John Ma interpreted the form $w$ differently than I believe was intended. He interpreted $w$ as a constant called $1/r$ times an $n$-form. He then ignored the constant and correctly used Stokes theorem to find the integral of said $n$-form over the sphere. I believe that, in fact, $r$ was intended to be a function of the $x$ variables. In any case, let me add here a computation of $dw$ with this latter interpretation of $w$.
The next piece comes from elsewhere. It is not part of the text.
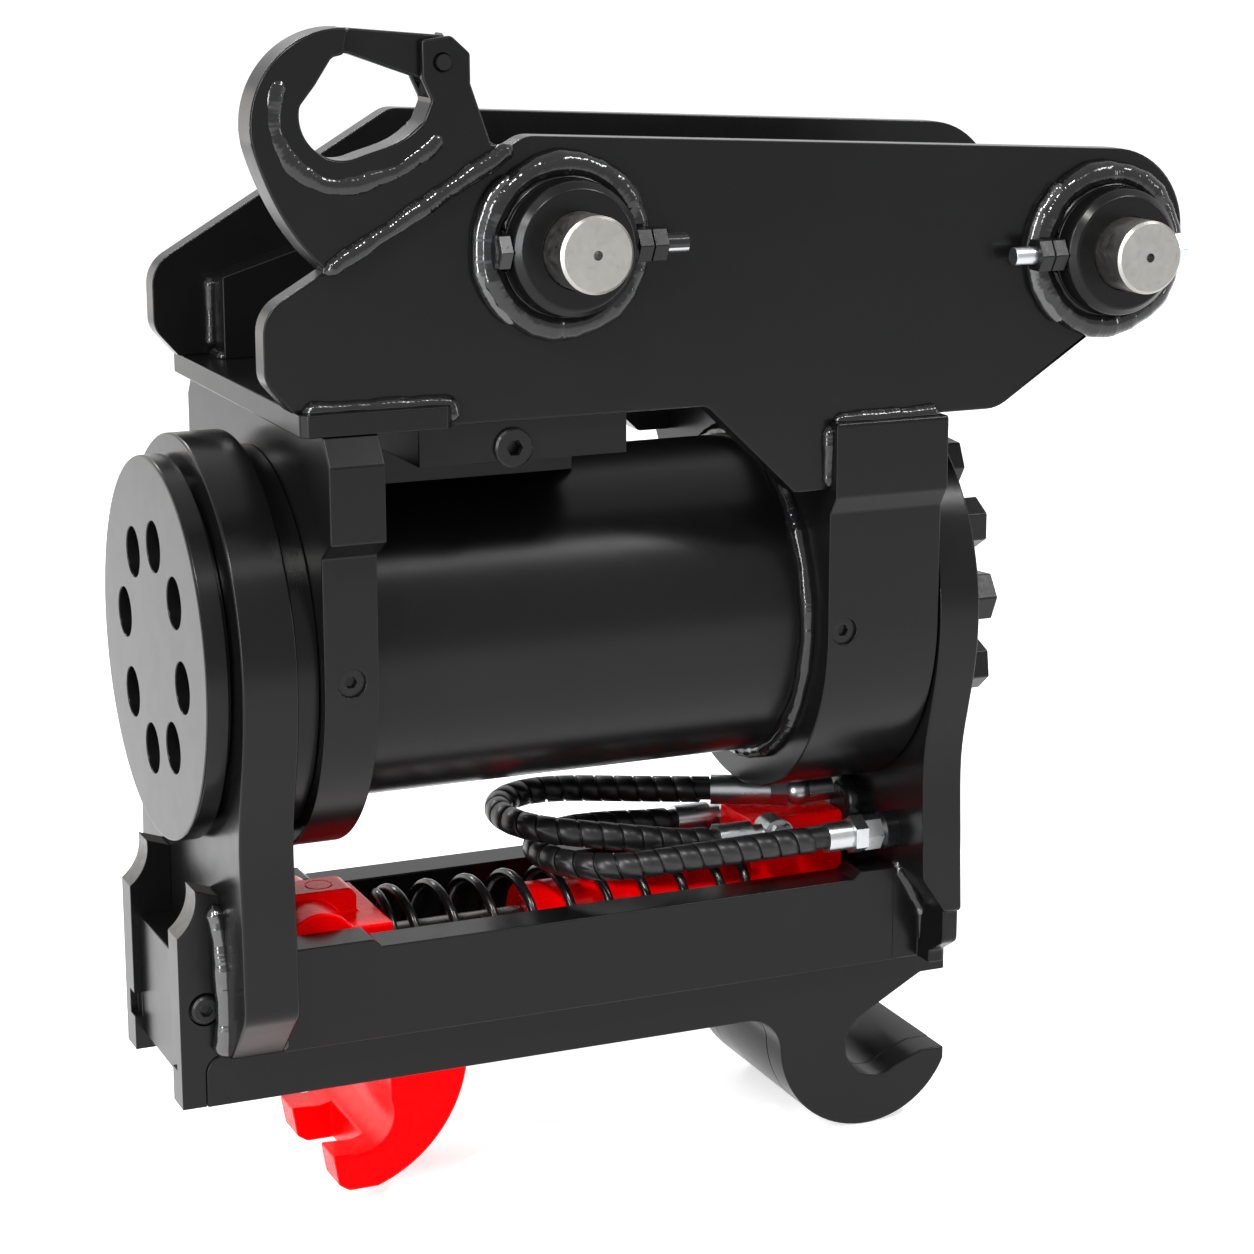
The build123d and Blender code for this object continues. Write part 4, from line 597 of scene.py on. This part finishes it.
# The raised ridge forged round the lifting hook's eye and down its shank
EYE_X, EYE_Z, RIDGE_Y, RIDGE_R = 76.1, 291.5, -112.4, 35.5
ridge = ring(EYE_X, RIDGE_Y, EYE_Z, RIDGE_R, "y", 146, 292)
ridge += [(102, RIDGE_Y, 261), (118, RIDGE_Y, 270), (130, RIDGE_Y, 281)]
weld("hook_ridge", ridge, 6.2, "head", seed=24)


# ---------------------------------------------------------------- floor, backdrop and light
FLOOR_HALF = 60                       # metres
FLOOR_DROP = 0.0006                   # metres from the object's lowest point to the floor
FLOOR_COLOR = (0.9, 0.9, 0.9, 1)
FLOOR_GLOW = 0.62                     # added where the camera or a reflection sees the floor
SOFT_COLOR, SOFT_LEVEL = (0.93, 0.96, 1.0, 1), 0.55
WHITE = (1, 1, 1, 1)


def empty_tree(owner):
    """A material's or world's node tree with nothing in it."""
    owner.use_nodes = True
    owner.node_tree.nodes.clear()
    return owner.node_tree


def pick_by_ray(tree, others, seen, output):
    """Show one shader to camera, glossy and transmission rays, and another to all other rays."""
    rays = tree.nodes.new("ShaderNodeLightPath")
    either = tree.nodes.new("ShaderNodeMath")
    either.operation = "MAXIMUM"
    any_of = tree.nodes.new("ShaderNodeMath")
    any_of.operation = "MAXIMUM"
    mix = tree.nodes.new("ShaderNodeMixShader")
    tree.links.new(rays.outputs["Is Camera Ray"], either.inputs[0])
    tree.links.new(rays.outputs["Is Glossy Ray"], either.inputs[1])
    tree.links.new(either.outputs[0], any_of.inputs[0])
    tree.links.new(rays.outputs["Is Transmission Ray"], any_of.inputs[1])
    tree.links.new(any_of.outputs[0], mix.inputs[0])
    tree.links.new(others.outputs[0], mix.inputs[1])
    tree.links.new(seen.outputs[0], mix.inputs[2])
    tree.links.new(mix.outputs[0], output.inputs["Surface"])


def background(tree, color, strength):
    """Background shader of one colour."""
    node = tree.nodes.new("ShaderNodeBackground")
    node.inputs["Color"].default_value = color
    node.inputs["Strength"].default_value = strength
    return node


floor_z = cad_box[0].z - FLOOR_DROP
floor_me = bpy.data.meshes.new("floor")
floor_me.from_pydata([(x * FLOOR_HALF, y * FLOOR_HALF, floor_z)
                      for x, y in ((-1, -1), (1, -1), (1, 1), (-1, 1))], [], [(0, 1, 2, 3)])
floor = bpy.data.objects.new("floor", floor_me)
scene.collection.objects.link(floor)
floor_mat = bpy.data.materials.new("floor")
tree = empty_tree(floor_mat)
plain = tree.nodes.new("ShaderNodeBsdfDiffuse")
plain.inputs["Color"].default_value = FLOOR_COLOR
glow = tree.nodes.new("ShaderNodeEmission")
glow.inputs["Color"].default_value = WHITE
glow.inputs["Strength"].default_value = FLOOR_GLOW
bright = tree.nodes.new("ShaderNodeAddShader")
tree.links.new(plain.outputs[0], bright.inputs[0])
tree.links.new(glow.outputs[0], bright.inputs[1])
pick_by_ray(tree, plain, bright, tree.nodes.new("ShaderNodeOutputMaterial"))
floor_me.materials.append(floor_mat)

world = bpy.data.worlds.new("world")
scene.world = world
tree = empty_tree(world)
pick_by_ray(tree, background(tree, SOFT_COLOR, SOFT_LEVEL), background(tree, WHITE, 1.0),
            tree.nodes.new("ShaderNodeOutputWorld"))

# Small bright lamps, because the photograph's black paint shows narrow, sharp highlights:
# name, place, point aimed at, width and height, watts, colour
LAMPS = (
    ("key", (-1.3, -1.7, 2.2), (-0.25, 0, -0.1), (0.3, 0.3), 58, (1.0, 0.98, 0.95)),
    ("left_strip", (-2.4, -1.1, 0.25), (-0.4, 0, -0.1), (0.36, 1.3), 44, (0.97, 0.98, 1.0)),
    ("right_top", (1.3, -1.2, 1.9), (-0.2, 0, 0), (0.9, 0.14), 30, (1, 1, 1)),
    ("left_high", (-2.2, -0.9, 1.3), (-0.3, 0, -0.1), (0.5, 0.5), 28, (1, 1, 1)),
    ("tube_band", (0.7, -1.25, 1.75), (-0.3, 0, 0), (1.3, 0.3), 10, (1, 1, 1)),
    ("back_rim", (-0.9, 2.2, 1.5), (-0.3, 0, 0), (1.6, 0.14), 26, (1, 1, 1)),
    ("back_glow", (-1.7, 2.0, 0.05), (-0.4, 0, 0), (1.8, 0.9), 6.5, (1.0, 0.92, 0.82)),
    ("right_fill", (2.0, -1.3, 0.3), (-0.1, 0, -0.2), (0.2, 1.0), 10, (1, 1, 1)),
)
for name, place, target, (width, height), watts, color in LAMPS:
    data = bpy.data.lights.new(name, "AREA")
    data.shape = "RECTANGLE"
    data.size = width
    data.size_y = height
    data.energy = watts
    data.color = color
    lamp = bpy.data.objects.new(name, data)
    lamp.location = place
    lamp.rotation_euler = (Vector(target) - Vector(place)).to_track_quat("-Z", "Y").to_euler()
    scene.collection.objects.link(lamp)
If $w$ depends on $r$ then one gets an additional term in John Ma's formula for $dw$. Indeed, since
$$ r^{-1} = |x|^{-1}= \left(\sum_j x_j^2 \right)^{-1/2} $$
we find that
$$ d r^{-1} = -|x|^{-3} \cdot \sum_j x_j dx_j $$
Thus, the exterior derivative $dw$ has the term indicated in the answer of John Ma plus
$$ -|x|^{-3} \left(\sum x_j dx_j \right) \wedge \left(\sum_i (-1)^{i-1} x_i \alpha_i \right) $$
where $\alpha_i$ denotes the wedge product of all of the $dx_j$'s except for $dx_i$. Since $dx_i \wedge dx_{i+1} = -dx_{i+1} \wedge dx_i$ and $dx_i \wedge dx_i=0$, the last displayed expression simplifies to
$$ -|x|^{-3} \sum_{i,j} (-1)^{i-1} x_jx_i~ dx_j \wedge \alpha_i~ =~ -|x|^{-3}\sum_j x_j^2~dV~ =~ -|x|^{-1} dV$$
where $dV$ is the product of all $dx_i$'s without exception.
So we have
$$ dw~ =~ \frac{n}{r} \cdot dV. $$
Because $w$ depends on $r$, then applying Stokes theorem
$$ \int_{\Omega} d \omega = \int_{\partial \Omega} \omega $$
requires some care. Indeed, $w$ is not defined---as is---on the closed unit ball $B$. In particular, it is not defined at $x=0$. If $n>0$, then by setting $\omega_x \equiv 0$ for $x=0$ we obtain a continuous extension to ${\mathbb R}^{n+1}$. However, this extension is not differentiable if $n=1$. For $n>0$, one can apply Stokes theorem on the domain $B_1-B_{\epsilon}$ where $B_r$ denotes the ball of radius $r$. Then Stokes theorem reads
$$ \int_{B_1-B_{\epsilon}} dw~ = \int_{\partial B_1} w~ +~ \int_{\partial B_{\epsilon}} w $$
where one should pay attention to orientations of the boundary. For $n>0$, $\|\omega_x\|$ tends to zero as $x$ tends to zero, and hence the latter integral tends to zero. Thus we have
$$ \int_{B_1} \frac{n}{r} \cdot dV~ =~ \int_{\partial B_1} w$$
Also if $w$ depends on $r$, then we can use polar coordinates to evaluate the integral. That is, write $dV= r^n dr \wedge d \omega$ where $d \omega$ is the usual measure on the unit sphere. The above integral becomes
$$ \int_{\partial B_1} \int_{0}^1 n \cdot r^{n-1} \cdot dr\, d\omega~ = \int_{\partial B_1} d \omega~ =~ {\rm Vol} (\partial B_1)$$
If $w$ were exact, then $w=d \alpha$ and by Stokes
$$ \int_{\partial B_1} w~ =~ \int_{ \partial B_1} d \alpha =\int_{\partial (\partial B_1)} \alpha$$
But the sphere has no boundary and so the latter integral is zero. This contradicts the fact that the sphere has nonzero volume.
Of course, if you're only interested in showing that the form is not exact. then it's easier not to consider $w$ but rather $r \cdot w$ as John Ma does.